Now we must gather this up and come to a close. In the parable of the leaven, Jesus is saying that right through this present age until He comes again, this thing will be in the world. Evil will spread everywhere like leaven. But as in the other parables, Jesus said about the sower and the seed, that while three parts of it would be bad, there would be a fourth part that would be good. As in the parable of darnel, there was the work of the evil one, but there were also the children of the Kingdom. So in this parable, He says, there will be leaven, will be corruption and defilement everywhere, but the teaching of the New Testament is: Keep yourselves pure. See that your garments are not spotted. Walk in this sinful world as those who do not belong to its nature. Although there is leaven everywhere, you be the unleavened bread.
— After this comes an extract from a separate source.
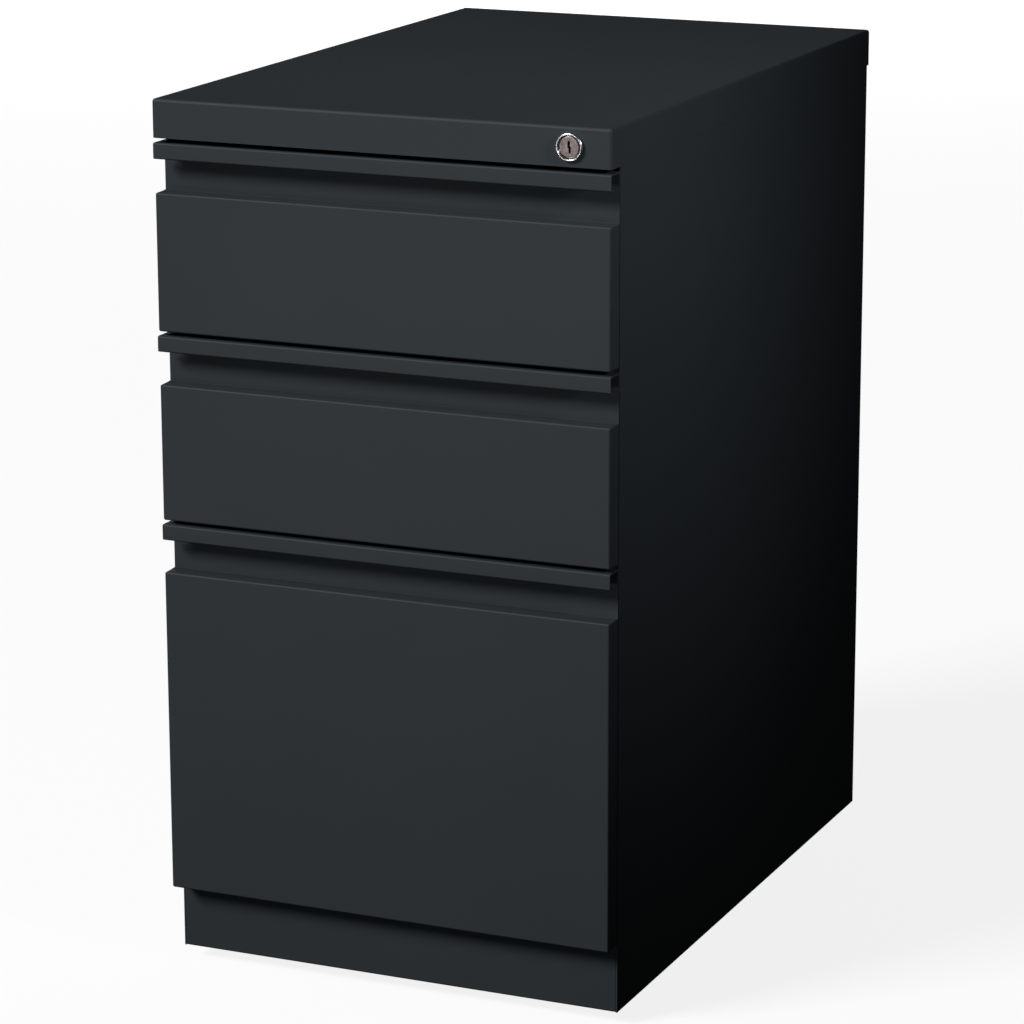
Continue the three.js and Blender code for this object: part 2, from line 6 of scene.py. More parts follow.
import bpy
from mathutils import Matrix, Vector


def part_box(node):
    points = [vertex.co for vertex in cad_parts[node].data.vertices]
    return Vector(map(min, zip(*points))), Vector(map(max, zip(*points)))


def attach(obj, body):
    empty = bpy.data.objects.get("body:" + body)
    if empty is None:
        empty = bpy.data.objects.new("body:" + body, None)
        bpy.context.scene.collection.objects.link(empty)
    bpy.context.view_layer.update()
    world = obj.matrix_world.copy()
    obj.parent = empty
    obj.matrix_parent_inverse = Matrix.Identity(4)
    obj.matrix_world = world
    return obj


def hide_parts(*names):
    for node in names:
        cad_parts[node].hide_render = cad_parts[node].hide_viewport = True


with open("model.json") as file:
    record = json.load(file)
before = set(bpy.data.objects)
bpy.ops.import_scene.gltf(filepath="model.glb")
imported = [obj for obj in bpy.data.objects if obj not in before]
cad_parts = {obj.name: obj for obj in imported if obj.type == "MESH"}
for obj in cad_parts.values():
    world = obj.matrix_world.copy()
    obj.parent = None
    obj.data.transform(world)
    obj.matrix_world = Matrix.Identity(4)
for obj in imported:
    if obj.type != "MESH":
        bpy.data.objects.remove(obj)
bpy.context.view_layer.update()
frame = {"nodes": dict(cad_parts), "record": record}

MM = 0.001
X, Y, Z = Vector((1, 0, 0)), Vector((0, 1, 0)), Vector((0, 0, 1))
SIDES = (("left", -1), ("right", 1))
DRAWERS = ("drawer_1", "drawer_2", "drawer_3")

# Sheet thicknesses and outer bend radii of the folded parts
CASE_SHEET = 1.2 * MM
CAP_SHEET = 0.9 * MM
FRONT_SHEET = 1.0 * MM
TRAY_SHEET = 0.9 * MM
CAP_BEND = 2.6 * MM
PANEL_BEND = 1.6 * MM
FRONT_BEND = 1.5 * MM
PULL_BEND = 1.4 * MM
TRAY_BEND = 1.8 * MM
CATCH_BEND = 1.2 * MM
FIT = 0.2 * MM  # clearance all round between parts that pass through each other

# Drawer fronts and trays
LEDGE_OVER_TRAY = 2.0 * MM
FRONT_LIP = 12.0 * MM
PULL_HEM = 8.0 * MM
HEM_OUT = 2.6 * MM
HEM_DOWN = 5.0 * MM

# Slides
SLIDE_SHEET = 1.2 * MM
SLIDE_BEND = 1.9 * MM
CAGE_SHEET = 0.35 * MM
CAGE_CLEAR = 0.3 * MM
CAGE_SETBACK = 4.0 * MM  # from the front end of the member that it runs in
CAGE_ENDS = 10.0 * MM  # length at the two ends of a cage that holds no balls
BOX_CAGE_LENGTH = 118.0 * MM
FILE_CAGE_LENGTH = 200.0 * MM
BALL_PITCH = 7.0 * MM
BALL_CLEAR = 0.08 * MM
FIRST_BALL = 6.0 * MM  # from the front of the cage

# Lock and latch
RING_EDGE = 1.0 * MM
SPIGOT_RADIUS = 4.0 * MM
SPIGOT_LENGTH = 2.3 * MM
KEYWAY_HALF = 4.5 * MM
KEYWAY_DEPTH = 6.0 * MM
CATCH_SHEET = 1.5 * MM
CATCH_HEIGHT = 14.0 * MM
CATCH_HEIGHTS = {"drawer_1": 66.0 * MM, "drawer_2": 66.0 * MM, "drawer_3": 100.0 * MM}  # over the bottom
FINGER_SETBACK = 13.0 * MM  # the lock bar's fingers, behind the front of the case
FINGER_CLEAR = 3.0 * MM  # from the front of a finger to the front of the catch behind it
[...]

But, the world may not like you, the world will not like unleavened bread. It does not please the flesh, but the bread which is pure is pleasing to God. And in the end, He will gather out all that which offends. He will gather out the offending leaven, and He will burn it with unquenchable fire; but the children of the Kingdom, the unleavened bread of God, the pure in heart and in life, He will gather into His eternal Kingdom.

The Rule of Heaven will divide between the evil and the good, between the leavened and the unleavened bread. I think you will agree that this is the right interpretation of the parable. Because it is true to the Bible, it is true to history, it is true to what we see in the world; but it carries the warning, let us offer to God that which has none of this leaven in it.